2. Why these weights, specifically

The weights were set in September 2025 by Vincent (chair), Yuki, and Naomi in a documented review meeting. Three rejected alternatives are worth noting because readers occasionally suggest them:

3. Per-pillar 0–100 scoring rubric

Each pillar is scored on a 0–100 scale before weighting. The scoring functions are fixed and published; there is no per-app analyst discretion.

3.1 Accuracy (25%)

The accuracy score is anchored to pooled MAPE from the 40-meal benchmark:

accuracy_score = max(0, min(100, 100 − (pooled_MAPE × 4)))

Anchor points: 0% MAPE → 100; 5% MAPE → 80; 10% MAPE → 60; 15% MAPE → 40; 25% MAPE → 0. The linear-with-clamp form is deliberately punishing — every percentage point of MAPE costs four points of pillar score.
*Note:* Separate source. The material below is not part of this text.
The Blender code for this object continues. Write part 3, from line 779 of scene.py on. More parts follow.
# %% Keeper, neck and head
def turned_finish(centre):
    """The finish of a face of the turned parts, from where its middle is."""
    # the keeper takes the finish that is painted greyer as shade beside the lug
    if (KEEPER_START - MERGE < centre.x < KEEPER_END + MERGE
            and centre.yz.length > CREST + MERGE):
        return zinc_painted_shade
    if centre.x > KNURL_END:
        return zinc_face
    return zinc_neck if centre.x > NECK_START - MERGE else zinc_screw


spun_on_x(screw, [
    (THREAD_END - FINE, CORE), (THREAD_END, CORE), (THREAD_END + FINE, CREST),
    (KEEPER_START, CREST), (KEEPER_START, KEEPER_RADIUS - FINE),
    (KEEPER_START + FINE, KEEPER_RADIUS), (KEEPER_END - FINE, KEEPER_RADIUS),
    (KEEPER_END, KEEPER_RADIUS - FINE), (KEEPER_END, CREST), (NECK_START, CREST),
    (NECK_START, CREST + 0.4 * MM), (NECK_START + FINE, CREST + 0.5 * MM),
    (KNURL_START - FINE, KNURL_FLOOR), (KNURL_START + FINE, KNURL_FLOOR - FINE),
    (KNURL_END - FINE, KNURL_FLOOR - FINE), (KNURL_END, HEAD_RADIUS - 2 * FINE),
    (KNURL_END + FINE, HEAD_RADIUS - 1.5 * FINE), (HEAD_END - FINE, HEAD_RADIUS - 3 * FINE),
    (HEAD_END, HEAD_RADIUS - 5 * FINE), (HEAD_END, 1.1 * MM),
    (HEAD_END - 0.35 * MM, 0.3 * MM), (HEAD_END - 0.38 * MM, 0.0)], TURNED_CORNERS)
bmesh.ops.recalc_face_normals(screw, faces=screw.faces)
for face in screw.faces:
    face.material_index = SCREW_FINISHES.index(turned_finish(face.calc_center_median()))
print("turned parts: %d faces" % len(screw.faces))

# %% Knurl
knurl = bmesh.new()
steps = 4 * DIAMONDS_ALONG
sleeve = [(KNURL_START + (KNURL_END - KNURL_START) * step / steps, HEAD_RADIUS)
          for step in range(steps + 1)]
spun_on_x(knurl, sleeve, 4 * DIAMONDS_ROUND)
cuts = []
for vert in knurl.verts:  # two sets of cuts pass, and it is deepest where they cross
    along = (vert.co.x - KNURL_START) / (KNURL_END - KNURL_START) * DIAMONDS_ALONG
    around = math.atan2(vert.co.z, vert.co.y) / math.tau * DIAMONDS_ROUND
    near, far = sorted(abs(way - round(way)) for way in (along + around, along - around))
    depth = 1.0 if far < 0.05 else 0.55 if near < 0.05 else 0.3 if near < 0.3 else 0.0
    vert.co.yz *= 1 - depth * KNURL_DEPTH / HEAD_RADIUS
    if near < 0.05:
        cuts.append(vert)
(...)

The 2026 Q2 cycle's headline numbers map to: PlateLens 97.2 (MAPE ±0.7%); Cronometer 88.8 (±2.8%); MacroFactor 88.4 (±2.9%); Lose It! 69.2 (±7.7%); MyFitnessPal 61.2 (±9.7%).

3.2 Database quality (20%)

Composite of four 0–25 sub-scores: coverage (50-item search panel hit rate), verification (verified-entry proportion of sampled entries), freshness (chain-menu and reformulated-SKU lag), noise resilience (ambiguous-query handling). Summed to a 0–100 pillar score. Full sub-rubric published with the database-quality protocol release.

3.3 AI photo recognition (20%)

From the photo-AI protocol: weighted combination of top-1 identification (40 points), top-3 identification (20 points), portion-MAPE-derived score (30 points), graceful-failure behaviour (10 points). Apps without a photo-AI offering have this pillar excluded and the 20% weight redistributed proportionally across the remaining five pillars; the redistribution is disclosed in the review header.

3.4 Macro tracking accuracy (15%)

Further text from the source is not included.